# Any Sunday Water Condition 'Report' for Navarre Beach? --Water Clarity, etc?



## NightMare07 (Mar 3, 2008)

Sunday AM: Curious if the water is clean around Navarre Beach today? Targets of course are pomps, reds and whiting, not dirty water catfish. 

I was out briefly last weekend to Navarre Beach and didn't even unload the gear when I saw the stirred up and 'muddy' water. Seems like this week its been a calm week, and the surf should be good, maybe even flat with the North breeze and clear blue clarity. But one can't be sure without eyes on the target. 

Anyone have a 'Water Condition' type report for the Navarre Beach area from late Sat into today (Sunday)? Clear blue, muddy, weeds, etc? 

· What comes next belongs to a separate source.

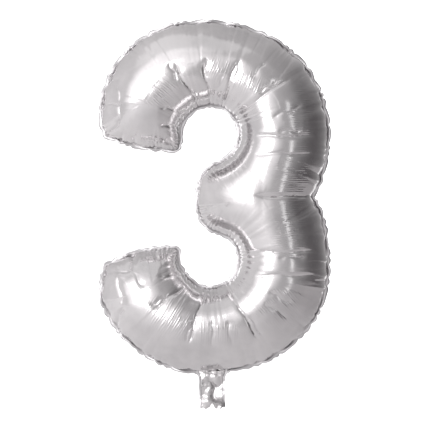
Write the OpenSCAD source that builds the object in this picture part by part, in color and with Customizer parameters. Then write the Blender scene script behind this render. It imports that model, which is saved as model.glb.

Any insight for today is greatly appreciated. 

Thanks, Eric in Navarre


----------



## JD7.62 (Feb 13, 2008)

Go, I was just at the pier and the water imo is perfect for pomps. Only trouble you're going to have is finding a good cut. Since the last storm there aren't many good cuts at Navarre and the few there are most likely have people fishing them right now.


----------



## jasonh1903 (Aug 6, 2010)

JD7.62 said:


> Go, I was just at the pier and the water imo is perfect for pomps. Only trouble you're going to have is finding a good cut. Since the last storm there aren't many good cuts at Navarre and the few there are most likely have people fishing them right now.


yep... water looks great. The beach, not so much.


----------